Logo

WASHINGTON — House Speaker Kevin McCarthy moved Wednesday to end a standoff with President Biden over federal spending by proposing to let the US borrow either another $1.5 trillion or until March 31, 2024, whichever comes first.

In exchange, discretionary spending for non-defense programs would be reduced to fiscal year 2022 levels and growth of future expenditures would be limited to 1% per year for the next decade.

“These spending limits are not draconian; they’re responsible,” McCarthy (R-Calif.) said in remarks on the House floor Wednesday.

The proposal, known as the Limit, Save, Grow Act of 2023, would also reclaim roughly $100 billion in unspent COVID aid and claw back another $70 billion from IRS funding that was approved in the Inflation Reduction Act Biden signed into law last year.

McCarthy said the GOP bill would also “end the green giveaways” included in the Act, which he claimed amounted to $1.2 trillion, citing a recent Goldman Sachs assessment.

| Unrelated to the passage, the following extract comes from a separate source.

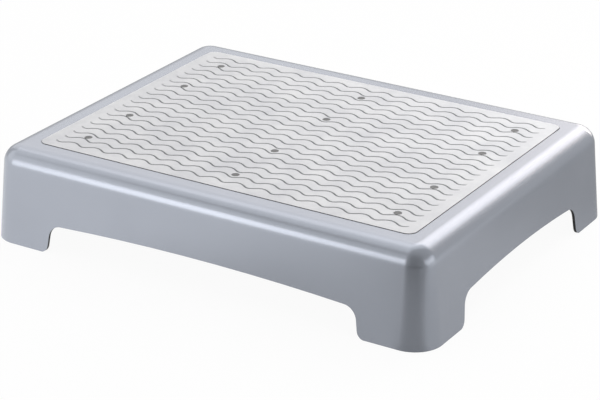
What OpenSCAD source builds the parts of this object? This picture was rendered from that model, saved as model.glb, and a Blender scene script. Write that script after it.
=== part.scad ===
// Half step: a moulded four-legged shell with a wave-grooved tread mat riveted into its deck.
// The frame is centred on the step: X along its long side, -Y towards its front, Z = 0 on the ground.

/* [Body] */
// Length over the legs at the ground
body_l = 512; // [440:1:600]
// Width over the legs at the ground
body_w = 398; // [340:1:480]
// Height of the deck rim above the ground
body_h = 100; // [80:1:120]
// Draft of the outer walls in degrees
draft = 5; // [2:0.5:6]
// Radius of the upright corners at the ground
corner_r = 30; // [28:0.5:40]
// Radius of the edge between the walls and the rim
edge_r = 20; // [10:0.5:21]
// Thickness of the walls and the deck
wall = 3; // [2:0.25:4]

/* [Legs and arches] */
// Width of a leg at the ground, along the long sides
leg_x = 74; // [60:1:100]
// Width of a leg at the ground, along the short sides
leg_y = 75; // [60:1:90]
// Height of the long arches at their middle
long_arch_h = 36; // [30:1:50]
// Height of the short arches at their middle
short_arch_h = 38; // [30:1:50]
// Rise of an arch from the line of its ends to its middle
arch_rise = 6; // [3:0.5:9]
// Slope of an arch's side edges in degrees
arch_slope = 8; // [2:1:12]
// Radius at the top corners of an arch
arch_r = 15; // [6:1:17]
// Radius at the lower corners of the legs beside an arch
foot_r = 9; // [3:0.5:10]

/* [Mat] */
// Flat width of the rim round the mat
rim_w = 11; // [5:0.5:20]
// Thickness of the mat
mat_t = 2.5; // [2.2:0.1:4]
// Corner radius of the mat
mat_r = 10; // [4:1:20]
// Height that the mat stands above the rim
mat_proud = 0.5; // [0.2:0.1:1]
// Gap between the mat and the wall of its recess
mat_gap = 0.5; // [0.2:0.1:1]

/* [Grooves] */
// Distance from one wave groove to the next
groove_pitch = 14.5; // [12:0.1:18]
// Distance of the grooves' ends from the ends of the mat
groove_end = 12; // [8:0.5:25]
// Least distance of the outermost waves from the sides of the mat
groove_side = 10; // [6:0.5:20]
// Width of a groove
groove_w = 1.8; // [1:0.1:3]
// Depth of a groove
groove_d = 1; // [0.5:0.1:1.5]
// Length of one wave
wave_l = 28.4; // [20:0.1:40]
// Height of a wave from trough to crest
wave_h = 5.8; // [2:0.1:8]
// Flat stretch on a wave's crest
crest_flat = 6; // [2:0.5:8]
// Flat stretch in a wave's trough
trough_flat = 2; // [1:0.5:6]

/* [Rivets] */
// Distance of the outer rivet columns from the ends of the mat
rivet_end = 36.5; // [25:0.5:60]
// Grooves between the outer rivet rows and the sides of the mat
grooves_outside = 2; // [1:1:3]
// Grooves between the outer and the inner rivet rows
grooves_between = 5; // [3:1:6]
// Distance that the middle column is set towards the front
rivet_mid_shift = 3; // [0:0.5:5]
// Diameter of a rivet's head
head_d = 8; // [7:0.5:10]
// Thickness of a rivet's head
head_h = 1.2; // [0.8:0.1:1.5]
// Depth of a head below the mat's surface
head_sink = 0.2; // [0:0.1:0.5]
// Gap round a head in the mat
head_gap = 0.2; // [0.1:0.05:0.4]
// Diameter of a rivet's shank
shank_d = 3.5; // [2.5:0.1:3.6]
// Gap round a shank in the mat and in the deck
shank_gap = 0.15; // [0.1:0.05:0.3]
// Diameter of the barb that holds a rivet under the deck
barb_d = 4.8; // [4.4:0.1:6]
// Length of the barb
barb_h = 3; // [2:0.5:5]

/* [Ribs] */
// Thickness of the ribs
rib_t = 2.4; // [1.5:0.1:3]
// Depth of the deck ribs below the deck
rib_depth = 24; // [10:1:40]
// Bays between ribs from one rivet column to the next
rib_bays = 4; // [2:2:6]
// Gap between a rivet's barb and a rib
rib_gap = 1; // [0.5:0.1:2]

/* [Hidden] */
$fn = 96;
// Overshoot of a cut past the face that it opens
past = 1;
// Overlap of the middle block into the runs along the walls
seam = 0.5;
// Step by which a round stands out from the straight edge that it takes over from
lap = 0.01;
// Angle at which the round of a foot meets the ground
foot_angle = 12;
// Slopes of the walls and of the arches' sides, across over up
lean = tan(draft);
arch_lean = tan(arch_slope);
// Levels of the mat, the recess floor, the underside of the deck and the ribs' lower edges
mat_top = body_h + mat_proud;
recess_floor = mat_top - mat_t;
deck_under = recess_floor - wall;
rib_under = deck_under - rib_depth;
// Underside of the rivet heads, in the mat
head_seat = mat_top - head_sink - head_h;
// Size of the mat, from the flat of the deck inside the round edge and the rim, to a hundredth
rim_start = round(100 * (lean * (body_h - edge_r) + edge_r / cos(draft))) / 100;
mat_l = body_l - 2 * (rim_start + rim_w + mat_gap);
mat_w = body_w - 2 * (rim_start + rim_w + mat_gap);
// Length and number of the grooves, and the field that they fill
groove_l = mat_l - 2 * groove_end;
groove_rows = 1 + floor((mat_w - 2 * groove_side - wave_h) / groove_pitch);
field_w = groove_rows * groove_pitch;
// Angle of a wave's flanks
flank_angle = atan2(wave_h, (wave_l - crest_flat - trough_flat) / 2);
// Places of the rivets: each row lies midway between two grooves
rivet_x = mat_l / 2 - rivet_end;
outer_y = field_w / 2 - grooves_outside * groove_pitch;
inner_y = outer_y - grooves_between * groove_pitch;
rivet_xy = [for (col = [-1:1], y = [-outer_y, -inner_y, inner_y, outer_y])
    [col * rivet_x, y - (col == 0 ? rivet_mid_shift : 0)]];
// Places of the deck ribs: in even bays between the rivet columns, and midway between the rivet rows
rib_pitch = rivet_x / rib_bays;
rib_pairs = floor(body_l / 2 / rib_pitch);
rib_xs = [for (k = [-rib_pairs:rib_pairs - 1]) (k + 0.5) * rib_pitch];
rib_ys = [-(inner_y + outer_y) / 2, 0, (inner_y + outer_y) / 2];

// Half of the shell's upright section: drafted side and rounded top edge, out to reach at the ground
module half_section(reach, top, round_r, bottom) {
    straight = round_r - lap;
    c = [reach - lean * (top - round_r) - straight / cos(draft), top - round_r];
    on_side = c + straight * [cos(draft), sin(draft)];
    polygon([[0, bottom], [reach - lean * bottom, bottom], on_side, [c[0], top], [0, top]]);
    translate(c) intersection() {
        circle(r = round_r);
        translate([0, -2 * round_r]) square(4 * round_r);
    }
}

// Solid of the shell's outer form, set in by inset: a middle block, a run along each wall and four turned corners
module form(inset, top, bottom) {
    run_x = body_l / 2 - corner_r;
    run_y = body_w / 2 - corner_r;
    for (over = [[0, seam], [seam, 0]]) translate([-run_x - over[0], -run_y - over[1], bottom])
        cube([2 * (run_x + over[0]), 2 * (run_y + over[1]), top - bottom]);
    for (side = [0, 1]) {
        mirror([0, side, 0]) translate([-run_x, run_y, 0]) rotate([90, 0, 90])
            linear_extrude(2 * run_x) half_section(corner_r - inset, top, edge_r - inset, bottom);
        mirror([side, 0, 0]) translate([run_x, run_y, 0]) rotate([90, 0, 0])
            linear_extrude(2 * run_y) half_section(corner_r - inset, top, edge_r - inset, bottom);
    }
    for (mx = [0, 1], my = [0, 1]) mirror([mx, 0, 0]) mirror([0, my, 0]) translate([run_x, run_y, 0])
        rotate_extrude(angle = 90) half_section(corner_r - inset, top, edge_r - inset, bottom);
}

// Opening of an arch: sloped sides, a bowed top, rounded top corners and flared feet
module arch_shape(width, height) {
    half = width / 2;
    bow_r = round((half * half + arch_rise * arch_rise) / (2 * arch_rise));
    bow_c = [0, height - bow_r];
    straight = arch_r - lap;
    // Centre of the round between the side edge and the bow, found from its distances to them
    n = [cos(arch_slope), sin(arch_slope)];
    from_side = half * n[0] - straight - bow_c[1] * n[1];
    to_bow_c = bow_r - straight;
    along_side = sqrt(to_bow_c * to_bow_c - from_side * from_side);
    c = bow_c + from_side * n + along_side * [-n[1], n[0]];
    on_side = c + straight * n;
    on_bow = c + (straight - lap) * (c - bow_c) / to_bow_c;
    // Centre of the round at the foot, set low enough to cross the ground
    foot_z = foot_r * cos(foot_angle);
    foot_c = [half - foot_z * arch_lean + (foot_r - lap) / n[0], foot_z];
    right = [[half + past * arch_lean, -past], on_side, on_bow];
    polygon([for (p = right) p, for (i = [2:-1:0]) [-right[i][0], right[i][1]]]);
    intersection() {
        translate([-on_bow[0], 0]) square([2 * on_bow[0], height + past]);
        translate(bow_c) circle(r = bow_r, $fn = 720);
    }
    for (side = [0, 1]) mirror([side, 0]) translate(c) circle(r = arch_r);
    difference() {
        translate([-foot_c[0], -past]) square([2 * foot_c[0], past + foot_z - foot_r * n[1]]);
        for (side = [0, 1]) mirror([side, 0]) translate(foot_c) circle(r = foot_r);
    }
}

// Rounded outline of the mat, grown by grow on every side
module mat_outline(grow) {
    r = mat_r + grow;
    x = mat_l / 2 - mat_r;
    y = mat_w / 2 - mat_r;
    polygon([[x + r, y], [x, y + r], [-x, y + r], [-x - r, y], [-x - r, -y], [-x, -y - r], [x, -y - r], [x + r, -y]]);
    for (mx = [0, 1], my = [0, 1]) mirror([mx, 0]) mirror([0, my]) translate([x, y]) intersection() {
        circle(r = r);
        square(2 * r);
    }
}

// Ribs that stiffen the deck from below, crossing one another and running into the walls
module ribs() {
    top = deck_under + wall / 2;
    for (x = rib_xs) translate([x - rib_t / 2, -body_w / 2, rib_under]) cube([rib_t, body_w, top - rib_under]);
    for (y = rib_ys) translate([-body_l / 2, y - rib_t / 2, rib_under]) cube([body_l, rib_t, top - rib_under]);
}

module step_body() {
    color("silver") difference() {
        union() {
            difference() {
                form(0, body_h, 0);
                form(wall, body_h - wall, -past);
            }
            translate([0, 0, deck_under]) linear_extrude(body_h - wall / 2 - deck_under)
                mat_outline(mat_gap + wall);
            difference() {
                intersection() {
                    ribs();
                    form(wall / 2, body_h - wall / 2, -past);
                }
                for (p = rivet_xy) translate([p[0], p[1], rib_under - past])
                    cylinder(d = barb_d + 2 * rib_gap, h = deck_under - rib_under + past);
            }
        }
        rotate([90, 0, 0]) translate([0, 0, -body_w]) linear_extrude(2 * body_w)
            arch_shape(body_l - 2 * leg_x, long_arch_h);
        rotate([90, 0, 90]) translate([0, 0, -body_l]) linear_extrude(2 * body_l)
            arch_shape(body_w - 2 * leg_y, short_arch_h);
        translate([0, 0, recess_floor]) linear_extrude(mat_t + past) mat_outline(mat_gap);
        for (p = rivet_xy) translate([p[0], p[1], deck_under - past])
            cylinder(d = shank_d + 2 * shank_gap, h = wall + 2 * past);
    }
}

// One wave groove seen from above, in as many whole waves as cover its length, with a trough at X = 0
module wave_shape() {
    waves = ceil(groove_l / 2 / wave_l);
    mitre = tan(flank_angle / 2) * groove_w / 2;
    // Corners of the groove's middle line, each with the side that its mitre falls on
    line = [for (k = [-waves:waves - 1]) each [
        [k * wave_l + trough_flat / 2, -wave_h / 2, -1],
        [(k + 0.5) * wave_l - crest_flat / 2, wave_h / 2, -1],
        [(k + 0.5) * wave_l + crest_flat / 2, wave_h / 2, 1],
        [(k + 1) * wave_l - trough_flat / 2, -wave_h / 2, 1]
    ]];
    last = len(line) - 1;
    polygon([
        for (p = line) [p[0] + p[2] * mitre, p[1] + groove_w / 2],
        for (i = [last:-1:0]) [line[i][0] - line[i][2] * mitre, line[i][1] - groove_w / 2]
    ]);
}

module tread_mat() {
    color("gainsboro") difference() {
        translate([0, 0, recess_floor]) linear_extrude(mat_t) mat_outline(0);
        translate([0, 0, mat_top - groove_d]) linear_extrude(groove_d + past) intersection() {
            for (row = [0:groove_rows - 1]) translate([0, (row + 0.5) * groove_pitch - field_w / 2])
                wave_shape();
            square([groove_l, field_w], center = true);
        }
        for (p = rivet_xy) {
            translate([p[0], p[1], recess_floor - past]) cylinder(d = shank_d + 2 * shank_gap, h = mat_t + past);
            translate([p[0], p[1], head_seat]) cylinder(d = head_d + 2 * head_gap, h = mat_t);
        }
    }
}

// One push rivet, from its head's seat: bevelled head, shank through mat and deck, barb under the deck
module rivet() {
    bevel = head_h / 3;
    grip = head_seat - deck_under + shank_gap;
    rotate_extrude() polygon([
        [0, head_h], [head_d / 2 - bevel, head_h], [head_d / 2, head_h - bevel], [head_d / 2, 0],
        [shank_d / 2, 0], [shank_d / 2, -grip], [barb_d / 2, -grip], [shank_d / 4, -grip - barb_h],
        [0, -grip - barb_h]
    ]);
}

module mat_rivets() {
    color("dimgray") for (p = rivet_xy) translate([p[0], p[1], head_seat]) rivet();
}

step_body();
tread_mat();
mat_rivets();
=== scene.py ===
# %% [markdown]
# # A moulded half step
#
# A half step is the low step that stands in front of a caravan door. This one is a single
# moulding: black plastic, sprayed silver on the outside, with a leg at each corner and an arch
# between the legs. A pale rubber mat with wavy grooves lies in a recess of its deck, held by
# twelve grey push rivets.
#
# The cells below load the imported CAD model, set up the camera, and then make one piece or one
# finish at a time. Each step says what the real thing is, and why it is made this way in Blender.

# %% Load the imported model
import bmesh
import bpy
import math
from mathutils import Matrix, Vector


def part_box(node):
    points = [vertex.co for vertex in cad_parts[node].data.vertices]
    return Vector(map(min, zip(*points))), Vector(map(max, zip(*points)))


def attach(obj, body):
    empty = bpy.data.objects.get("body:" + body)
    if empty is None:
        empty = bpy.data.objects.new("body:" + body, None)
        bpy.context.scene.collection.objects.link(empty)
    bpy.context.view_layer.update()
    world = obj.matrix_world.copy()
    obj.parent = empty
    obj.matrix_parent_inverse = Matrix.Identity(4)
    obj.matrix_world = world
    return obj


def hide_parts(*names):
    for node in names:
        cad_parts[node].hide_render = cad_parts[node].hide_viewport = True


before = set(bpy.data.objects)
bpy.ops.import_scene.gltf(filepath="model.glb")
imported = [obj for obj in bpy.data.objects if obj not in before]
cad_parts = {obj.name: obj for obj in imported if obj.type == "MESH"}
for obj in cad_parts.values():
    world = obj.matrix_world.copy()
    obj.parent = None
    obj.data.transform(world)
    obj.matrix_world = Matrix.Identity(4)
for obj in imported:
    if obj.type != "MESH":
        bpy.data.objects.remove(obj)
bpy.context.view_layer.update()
MM = 0.001

# %% [markdown]
# ## The camera
#
# The camera stands where the photograph was taken from: to the right of the front and a little
# above, with a long lens. Its place comes from matching the corners of the step, the edges of the
# mat and the rivets to the photograph. A long lens keeps the far edges nearly as long as the near
# ones. Every direction in this file is given as an azimuth and an elevation, so one function
# turns those into a vector.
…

Republicans also want to block Biden’s $400 billion student debt cancellation plan — which is currently being considered by the Supreme Court — and demand more federal work requirements for benefit programs though McCarthy did not specify which programs would be targeted.


  House Speaker Kevin McCarthy is reportedly proposing to raise the nation’s debt ceiling by $1.5 trillion. Photo by STEFANI REYNOLDS/AFP via Getty Images House Speaker Kevin McCarthy is reportedly proposing to raise the nation’s debt ceiling by $1.5 trillion. Photo by STEFANI REYNOLDS/AFP via Getty Images

“Right now there are more job openings than people looking for work,” he said. “In part, because the Biden administration has weakened some of the very work requirements that then-Senator Joe Biden previously supported.”

McCarthy said the move would additionally shore up funding for Social Security and Medicare — as Democrats have frequently accused Republicans of seeking cuts to the longstanding welfare programs.

The plan amounts to an opening gambit by McCarthy, with White House press secretary Karine Jean-Pierre scoffing earlier Wednesday that “you have a speaker that is threatening to default … there should be no negotiations.”

The plan threatens to destabilize McCarthy’s own leadership if the cuts aren’t deep enough for fiscal hardliners. A coalition of 20 critics delayed McCarthy’s ascension to the House speakership in January, forcing 15 ballots and many concessions — including an easier mechanism to oust the speaker in a no-confidence vote.

The US national debt is currently about $31.7 trillion, compared to roughly $27.75 trillion when Biden took office and about $19.95 trillion in 2017 when former President Donald Trump took office.

A budget proposal released by Biden last month would increase the annual deficit from $1.38 trillion in fiscal 2022 to $1.9 trillion in fiscal 2025 — meaning the national debt actually would grow at a faster rate.